What is more interesting is the number of unique levels of the number of
unique taxonomy ids.  in the case of Ceratodictyol B, the only other value is
'2'.  There are 2 unique taxonomy IDs at each level species, genus, order,
class, and phylum.  So there are five taxonomic levels that have exactly 2
unique taxonomy IDs, and there are no taxonomic levels which have more than 2
unique taxids.  We will call this the taxid.ct.table length, where the
taxid.ct.table is the table of frequencies of the number of unique taxids at
each taxonomic level.  the length is the number of unique values when
IGNORING '0' or '1'.  When the taxid.ct.table length is less than or equal
to min.taxid.table.length, the lca is calcluated within the lowest taxonomic
level that has the most frequent unique taxonomy ID count.
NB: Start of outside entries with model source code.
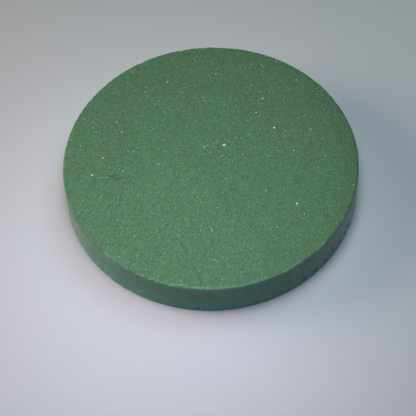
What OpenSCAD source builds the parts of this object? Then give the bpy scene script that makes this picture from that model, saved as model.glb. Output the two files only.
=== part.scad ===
// Round floral foam disc, cut in one piece from rigid open-cell foam.
// It lies flat. The origin is the centre of its base, with +Z up through the disc.

/* [Disc] */
// Diameter across the straight wall
disc_d = 180; // [60:1:400]
// Height from the base to the top face
disc_t = 25; // [10:0.5:80]

/* [Edges] */
// Radius that handling has worn along the top edge
top_edge_r = 0.8; // [0.2:0.1:4]
// Radius worn along the base edge
base_edge_r = 0.5; // [0.2:0.1:4]

/* [Hidden] */

// Fine enough for the wall and for both worn edges
$fn = 128;

disc_r = disc_d / 2;
// The straight wall, which a round dish or a ring meets
wall_h = disc_t - top_edge_r - base_edge_r;

// Half of the disc's section, from the axis out to the wall
module half_section() {
    translate([0, base_edge_r]) square([disc_r, wall_h]);

    // The slice above the wall, with its worn corner
    translate([0, disc_t - top_edge_r]) square([disc_r - top_edge_r, top_edge_r]);
    translate([disc_r - top_edge_r, disc_t - top_edge_r]) circle(r = top_edge_r);

    // The slice below the wall, with its worn corner
    square([disc_r - base_edge_r, base_edge_r]);
    translate([disc_r - base_edge_r, base_edge_r]) circle(r = base_edge_r);
}

module foam_disc() {
    color("seagreen") rotate_extrude() half_section();
}

foam_disc();
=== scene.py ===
"""Looks of a round floral foam disc: sawn grain, a crumbled edge with a painted highlight at its front, a
cut wall and broken cells painted near white as glints.
"""
import math

import bmesh
import bpy
import numpy as np
from mathutils import Matrix, Vector, noise
from mathutils.geometry import delaunay_2d_cdt


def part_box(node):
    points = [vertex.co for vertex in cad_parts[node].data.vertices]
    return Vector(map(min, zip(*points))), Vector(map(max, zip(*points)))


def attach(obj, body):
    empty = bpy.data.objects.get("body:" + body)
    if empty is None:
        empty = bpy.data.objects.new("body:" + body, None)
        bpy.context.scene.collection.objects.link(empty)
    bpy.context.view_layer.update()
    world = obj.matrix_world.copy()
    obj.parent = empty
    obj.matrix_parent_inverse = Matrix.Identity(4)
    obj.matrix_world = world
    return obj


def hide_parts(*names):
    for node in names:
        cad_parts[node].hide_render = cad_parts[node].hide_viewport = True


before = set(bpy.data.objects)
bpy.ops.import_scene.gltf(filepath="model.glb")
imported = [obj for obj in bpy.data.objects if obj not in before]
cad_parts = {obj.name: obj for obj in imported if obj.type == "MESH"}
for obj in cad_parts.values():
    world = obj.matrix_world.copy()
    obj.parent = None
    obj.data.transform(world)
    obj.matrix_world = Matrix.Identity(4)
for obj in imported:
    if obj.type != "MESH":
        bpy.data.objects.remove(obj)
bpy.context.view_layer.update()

MM = 0.001
low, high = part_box("foam_disc")
RADIUS = high.x
THICKNESS = high.z
TOP_CENTRE = Vector((0, 0, THICKNESS))

# The worn edges, as in the CAD model
TOP_EDGE_R = 0.8 * MM
BASE_EDGE_R = 0.5 * MM

# Distance between neighbouring corners of the mesh
TOP_PITCH = 0.78 * MM
MARK_PITCH = 0.32 * MM     # around the press marks
BASE_PITCH = 1.35 * MM
RIM_PITCH = 0.62 * MM      # along the rim
WALL_PITCH = 1.6 * MM      # down the wall
JITTER = 0.32              # share of the pitch that a corner strays from its row
TOP_EDGE_ROWS = 5          # rows of faces over each edge's curve
BASE_EDGE_ROWS = 3


# ---------------------------------------------------------------- camera

CAMERA_PITCH = math.radians(56.4)    # how far the lens looks down
CAMERA_ROLL = math.radians(-2.9)     # how far the camera leans
CAMERA_DISTANCE = 955 * MM           # from the lens to the top face, along its line of sight
CAMERA_AIM = Vector((-2.9 * MM, -33.6 * MM, 0))   # where that line meets the top face, from its centre
CAMERA_LENS = 138.5                  # millimetres, on a 36 mm sensor


def make_camera():
    """A long lens in front of the disc and above it."""
    camera = bpy.data.objects.new("camera", bpy.data.cameras.new("camera"))
    bpy.context.collection.objects.link(camera)
    camera.data.sensor_width = 36
    camera.data.lens = CAMERA_LENS
    turn = Matrix.Rotation(math.pi / 2 - CAMERA_PITCH, 4, "X") @ Matrix.Rotation(CAMERA_ROLL, 4, "Z")
    back = turn.to_3x3() @ Vector((0, 0, 1))
    camera.matrix_world = Matrix.Translation(TOP_CENTRE + CAMERA_AIM + back * CAMERA_DISTANCE) @ turn
    bpy.context.scene.camera = camera


# ---------------------------------------------------------------- foam mesh

def smooth_noise(points, size, seed):
    """Noise from about -1 to 1 at each point, with features of that size."""
    shift = Vector((seed * 17.3, seed * 7.9, seed * 3.1))
    return np.array([noise.noise(Vector(p) / size + shift) for p in points])


def scattered_points(radius, pitch, rng):
    """Points about a pitch apart all over a disc, in uneven rows, and clear of its rim."""
    row_gap = pitch * math.sqrt(3) / 2
    rows = np.arange(-math.ceil(radius / row_gap), math.ceil(radius / row_gap) + 1)
    columns = np.arange(-math.ceil(radius / pitch) - 1, math.ceil(radius / pitch) + 1)
    x = (columns[None, :] + 0.5 * (rows[:, None] % 2)) * pitch
    y = np.repeat(rows[:, None] * row_gap, len(columns), axis=1)
    points = np.stack([x.ravel(), y.ravel()], axis=1)
    points += rng.uniform(-JITTER, JITTER, points.shape) * pitch
    return points[np.hypot(*points.T) < radius - 0.6 * pitch]


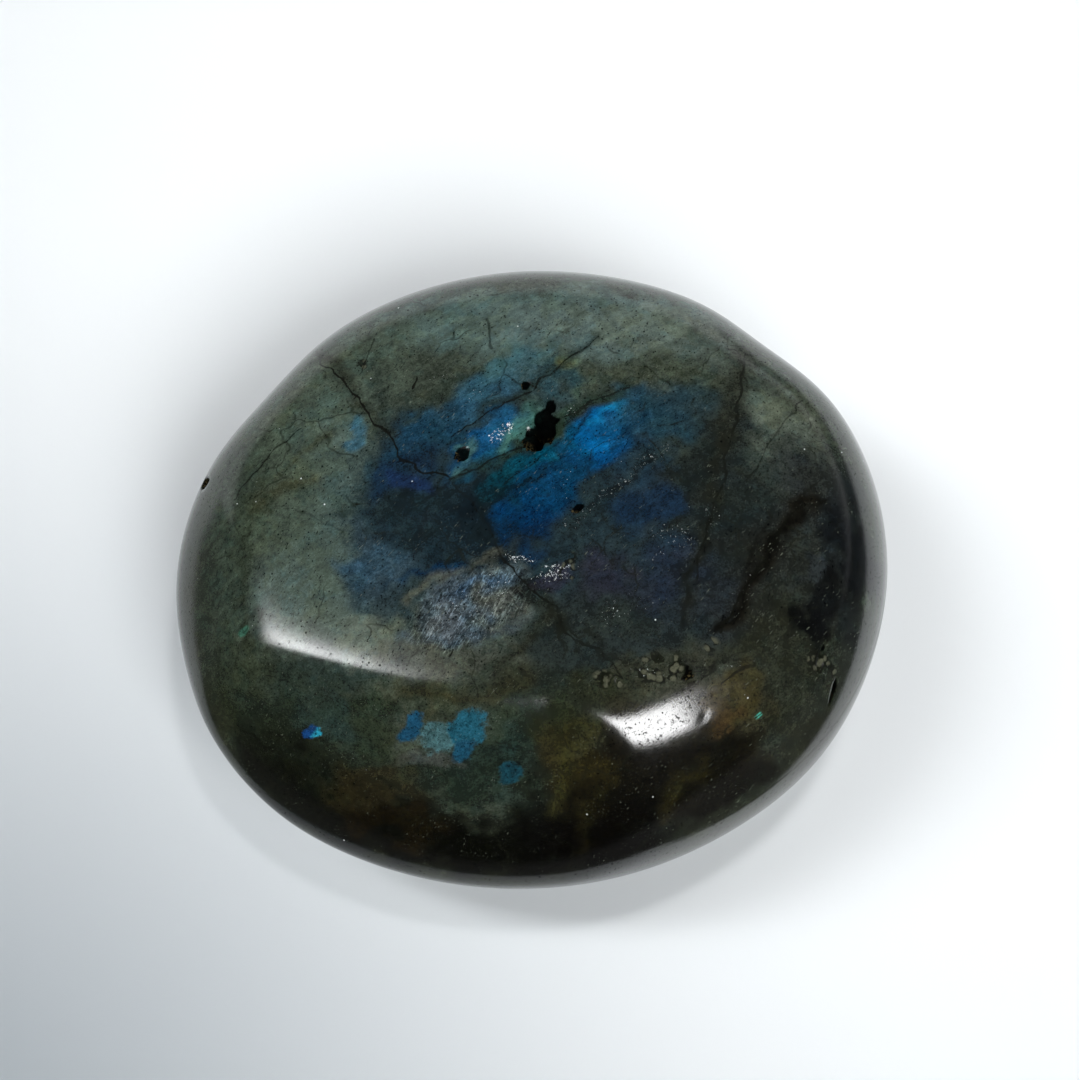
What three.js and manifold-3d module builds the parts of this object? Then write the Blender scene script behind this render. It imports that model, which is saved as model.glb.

For the Ceratodictyol B example, this would mean that we would find that '2'
was the most common number of unique taxids reported, so we find that the
lowest taxonomic level which reports two unique taxids is 'species'.  LCA is
for assigned to those two species.  If however, there were two \emph{Ceratodicyon}
spp reported, then the species level would have 3 unique taxids, and there
would be 4 levels (rather than five) which have 2unique taxids.  the lowest
taxonomic level with 2 unique taxids, the most frequent count observed,
would now be 'genus', so LCA would be assigned for within each level of
'genus'.  This would mean that the first LCA would be assigned to the
\emph{Ceratodicyon} genus, since there are multiple \emph{Ceratodicyon} species
reported, and then a second LCA would be assigned to the \emph{Haliclona}
\emph{cymaeformis} species.  Sorry it is so complicated.  Life is complicated.
}
\examples{
data('cid.taxid', package = "pubchem.bio")
data('taxid.hierarchy', package = "pubchem.bio")
data('cid.pwid', package = "pubchem.bio")
cid.lca.out <- build.cid.lca(
tax.sources =  "LOTUS - the natural products occurrence database",
use.pathways = FALSE, 
threads = 1, cid.taxid.object = cid.taxid,
taxid.hierarchy.object = taxid.hierarchy,
cid.pwid.object = cid.pwid)
head(cid.lca.out)
}
\author{
Corey Broeckling
}